Imagine if, in 100 years, there was a massive Carrington Event and most of the world's data was destroyed. How would we piece our history back together?
"The aurora over the Rocky Mountains in the United States was so bright that the glow woke gold miners, who began preparing breakfast because they thought it was morning."
Luckily, it is possible to shield the power supply from a carrington event at least, and we do have satellites keeping watch. The main issue is making sure all the power infrastructure is actually shielded, which costs money >.<
To be honest this doesn’t make me any more optimistic. I’m sure there are countries that might spend resources on this, but mine 100% won’t. And if the majority of the world is screwed, I guess we can all agree there won’t be any stable place.
"All things are made of atoms; little particles that move around in perpetual motion, attracting each other when they are a little distance apart, but repelling upon being squeezed into one another."
I'll be honest, I had forgotten MySpace was a thing back then. Every single page I went to was gaudy as hell and took forever to load on my dial up connection at the time. I'm a little surprised they're still around. And damn, it looks a lot different!
Edit: I was curious so I looked it up. They either have 6-10 employees and 1-5M in revenue, or 523 employees and 84.2M in revenue, depending on whether you misspell ‘employees’ in the search or not (on bing).
I don't remember the specific article I read that dove into this but it was essentially sold due to it being one of the first large data collections (user data).
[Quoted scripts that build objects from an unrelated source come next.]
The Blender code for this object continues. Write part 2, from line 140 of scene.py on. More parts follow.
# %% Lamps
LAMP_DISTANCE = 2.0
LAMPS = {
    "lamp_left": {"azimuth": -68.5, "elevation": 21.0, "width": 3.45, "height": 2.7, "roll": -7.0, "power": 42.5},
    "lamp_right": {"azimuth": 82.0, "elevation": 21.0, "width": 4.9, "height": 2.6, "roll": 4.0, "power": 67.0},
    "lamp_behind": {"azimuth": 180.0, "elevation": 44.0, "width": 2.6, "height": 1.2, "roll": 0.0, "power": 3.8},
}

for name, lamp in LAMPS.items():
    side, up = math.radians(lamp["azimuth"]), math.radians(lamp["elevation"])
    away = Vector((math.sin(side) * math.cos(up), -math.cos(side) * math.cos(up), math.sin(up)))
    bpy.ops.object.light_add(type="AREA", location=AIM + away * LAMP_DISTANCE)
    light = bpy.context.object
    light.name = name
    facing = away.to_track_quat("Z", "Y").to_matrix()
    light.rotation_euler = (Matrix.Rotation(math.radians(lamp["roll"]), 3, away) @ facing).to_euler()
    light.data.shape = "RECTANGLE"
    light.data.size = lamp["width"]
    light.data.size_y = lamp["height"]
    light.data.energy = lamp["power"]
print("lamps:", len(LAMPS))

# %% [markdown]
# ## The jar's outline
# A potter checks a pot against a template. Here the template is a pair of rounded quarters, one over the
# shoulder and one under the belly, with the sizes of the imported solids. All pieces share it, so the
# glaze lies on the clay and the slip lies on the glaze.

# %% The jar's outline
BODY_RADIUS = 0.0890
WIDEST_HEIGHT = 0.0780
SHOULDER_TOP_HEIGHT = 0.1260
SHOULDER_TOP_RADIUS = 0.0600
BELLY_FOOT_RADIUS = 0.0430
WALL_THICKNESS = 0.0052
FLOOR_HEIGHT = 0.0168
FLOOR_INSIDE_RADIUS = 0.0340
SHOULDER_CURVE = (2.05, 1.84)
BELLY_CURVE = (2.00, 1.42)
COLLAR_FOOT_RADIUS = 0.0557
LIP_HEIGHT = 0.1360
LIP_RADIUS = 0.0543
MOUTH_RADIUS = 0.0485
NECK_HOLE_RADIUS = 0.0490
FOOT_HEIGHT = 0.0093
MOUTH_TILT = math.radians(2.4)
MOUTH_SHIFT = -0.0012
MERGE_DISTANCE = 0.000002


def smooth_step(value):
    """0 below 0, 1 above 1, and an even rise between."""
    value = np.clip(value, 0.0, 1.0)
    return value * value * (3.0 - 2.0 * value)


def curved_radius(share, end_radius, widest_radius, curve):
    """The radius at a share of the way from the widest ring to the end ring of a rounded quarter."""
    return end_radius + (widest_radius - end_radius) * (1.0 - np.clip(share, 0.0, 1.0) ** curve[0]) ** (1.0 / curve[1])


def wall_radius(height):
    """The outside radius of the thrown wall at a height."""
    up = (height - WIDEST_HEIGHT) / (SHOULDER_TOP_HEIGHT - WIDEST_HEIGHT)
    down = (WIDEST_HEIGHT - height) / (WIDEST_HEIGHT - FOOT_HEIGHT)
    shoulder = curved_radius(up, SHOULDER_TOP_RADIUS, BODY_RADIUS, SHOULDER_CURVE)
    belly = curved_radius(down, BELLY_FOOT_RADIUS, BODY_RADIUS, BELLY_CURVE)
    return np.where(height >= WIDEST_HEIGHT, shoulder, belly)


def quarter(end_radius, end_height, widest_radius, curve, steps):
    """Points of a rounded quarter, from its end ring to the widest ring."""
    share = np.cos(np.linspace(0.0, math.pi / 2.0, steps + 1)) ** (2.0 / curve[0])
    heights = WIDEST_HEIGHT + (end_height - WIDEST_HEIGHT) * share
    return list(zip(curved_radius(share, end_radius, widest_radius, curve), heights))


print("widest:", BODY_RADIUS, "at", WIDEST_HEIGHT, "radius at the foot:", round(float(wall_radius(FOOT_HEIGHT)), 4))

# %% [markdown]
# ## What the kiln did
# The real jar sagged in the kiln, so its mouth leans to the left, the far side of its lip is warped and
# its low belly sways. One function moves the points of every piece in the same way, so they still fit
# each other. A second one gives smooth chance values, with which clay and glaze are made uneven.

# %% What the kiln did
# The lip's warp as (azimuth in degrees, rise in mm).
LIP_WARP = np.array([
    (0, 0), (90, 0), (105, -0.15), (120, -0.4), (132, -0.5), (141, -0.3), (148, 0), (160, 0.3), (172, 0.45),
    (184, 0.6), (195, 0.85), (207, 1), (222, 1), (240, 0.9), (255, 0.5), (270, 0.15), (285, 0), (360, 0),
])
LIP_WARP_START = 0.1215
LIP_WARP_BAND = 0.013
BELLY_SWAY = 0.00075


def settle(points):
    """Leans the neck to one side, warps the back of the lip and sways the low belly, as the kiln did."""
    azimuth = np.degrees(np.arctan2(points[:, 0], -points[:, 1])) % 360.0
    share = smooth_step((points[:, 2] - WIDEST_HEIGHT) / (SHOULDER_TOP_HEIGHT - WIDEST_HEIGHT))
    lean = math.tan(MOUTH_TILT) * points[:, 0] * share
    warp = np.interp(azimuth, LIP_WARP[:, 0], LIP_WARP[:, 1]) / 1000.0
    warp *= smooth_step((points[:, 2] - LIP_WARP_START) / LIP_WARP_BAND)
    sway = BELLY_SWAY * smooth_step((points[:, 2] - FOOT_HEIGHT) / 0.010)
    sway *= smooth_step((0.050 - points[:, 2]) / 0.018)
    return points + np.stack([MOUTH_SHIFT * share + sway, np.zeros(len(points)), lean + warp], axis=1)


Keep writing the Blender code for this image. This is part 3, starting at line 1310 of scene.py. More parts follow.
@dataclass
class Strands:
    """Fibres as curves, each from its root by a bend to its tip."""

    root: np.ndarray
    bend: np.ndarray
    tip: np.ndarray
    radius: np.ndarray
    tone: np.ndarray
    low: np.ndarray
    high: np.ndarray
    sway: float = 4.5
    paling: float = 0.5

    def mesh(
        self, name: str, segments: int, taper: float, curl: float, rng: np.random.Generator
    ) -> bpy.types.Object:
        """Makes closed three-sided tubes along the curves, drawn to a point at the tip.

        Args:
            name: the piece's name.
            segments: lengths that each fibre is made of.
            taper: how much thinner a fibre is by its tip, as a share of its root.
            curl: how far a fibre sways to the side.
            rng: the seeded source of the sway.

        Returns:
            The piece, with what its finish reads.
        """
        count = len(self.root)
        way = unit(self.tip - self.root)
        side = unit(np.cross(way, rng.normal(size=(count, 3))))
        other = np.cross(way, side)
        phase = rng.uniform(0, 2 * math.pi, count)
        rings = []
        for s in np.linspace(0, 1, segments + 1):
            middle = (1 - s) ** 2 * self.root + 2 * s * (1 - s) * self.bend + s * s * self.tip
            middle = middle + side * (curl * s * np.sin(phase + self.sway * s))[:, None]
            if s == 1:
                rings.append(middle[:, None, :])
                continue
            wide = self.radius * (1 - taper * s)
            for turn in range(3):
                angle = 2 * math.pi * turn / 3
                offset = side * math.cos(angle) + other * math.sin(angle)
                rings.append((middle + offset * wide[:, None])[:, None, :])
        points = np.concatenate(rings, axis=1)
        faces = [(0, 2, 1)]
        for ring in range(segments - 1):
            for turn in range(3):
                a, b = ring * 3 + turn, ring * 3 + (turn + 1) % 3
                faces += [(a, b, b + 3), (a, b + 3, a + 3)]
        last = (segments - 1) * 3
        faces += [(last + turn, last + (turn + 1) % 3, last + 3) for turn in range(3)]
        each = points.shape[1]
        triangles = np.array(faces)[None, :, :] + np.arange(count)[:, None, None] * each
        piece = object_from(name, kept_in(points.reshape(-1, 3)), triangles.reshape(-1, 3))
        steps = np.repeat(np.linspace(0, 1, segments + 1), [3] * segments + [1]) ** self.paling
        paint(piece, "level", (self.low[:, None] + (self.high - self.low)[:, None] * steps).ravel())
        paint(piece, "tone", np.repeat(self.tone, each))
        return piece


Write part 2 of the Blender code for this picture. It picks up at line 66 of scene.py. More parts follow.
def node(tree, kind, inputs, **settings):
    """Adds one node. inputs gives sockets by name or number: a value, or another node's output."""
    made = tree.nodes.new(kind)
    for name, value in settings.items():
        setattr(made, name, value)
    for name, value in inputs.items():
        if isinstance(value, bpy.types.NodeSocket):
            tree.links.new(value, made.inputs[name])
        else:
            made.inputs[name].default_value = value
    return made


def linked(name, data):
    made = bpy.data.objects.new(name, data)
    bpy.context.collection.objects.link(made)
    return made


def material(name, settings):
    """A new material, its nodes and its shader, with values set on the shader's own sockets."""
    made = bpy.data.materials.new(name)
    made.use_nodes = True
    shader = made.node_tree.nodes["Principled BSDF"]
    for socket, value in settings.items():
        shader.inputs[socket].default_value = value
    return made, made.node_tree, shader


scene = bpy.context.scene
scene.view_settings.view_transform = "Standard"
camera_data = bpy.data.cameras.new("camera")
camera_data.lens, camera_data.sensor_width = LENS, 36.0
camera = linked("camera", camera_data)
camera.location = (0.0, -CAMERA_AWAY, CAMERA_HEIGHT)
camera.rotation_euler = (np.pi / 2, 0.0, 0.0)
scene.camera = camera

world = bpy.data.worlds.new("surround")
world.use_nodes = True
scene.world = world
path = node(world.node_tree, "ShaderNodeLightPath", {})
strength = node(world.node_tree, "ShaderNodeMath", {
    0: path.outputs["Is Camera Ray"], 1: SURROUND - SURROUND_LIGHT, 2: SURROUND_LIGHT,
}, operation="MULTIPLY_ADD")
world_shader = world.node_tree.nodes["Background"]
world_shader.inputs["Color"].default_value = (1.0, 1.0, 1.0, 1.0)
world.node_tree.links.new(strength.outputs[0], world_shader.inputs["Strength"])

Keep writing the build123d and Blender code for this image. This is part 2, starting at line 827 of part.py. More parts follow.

I'm not sure the extent its traweled now but before the social media machine took off, it was the largest if not one of the largest concentrations of actual data points to run algorithms against.
I see this as a plus. People have a right to be forgotten. The problem nowadays is that companies track you and keep all your data forever and then use it to advertise to you.
At the very least, data collection and preservation should be explicitly opt-in.
If you really want to save something, download it yourself.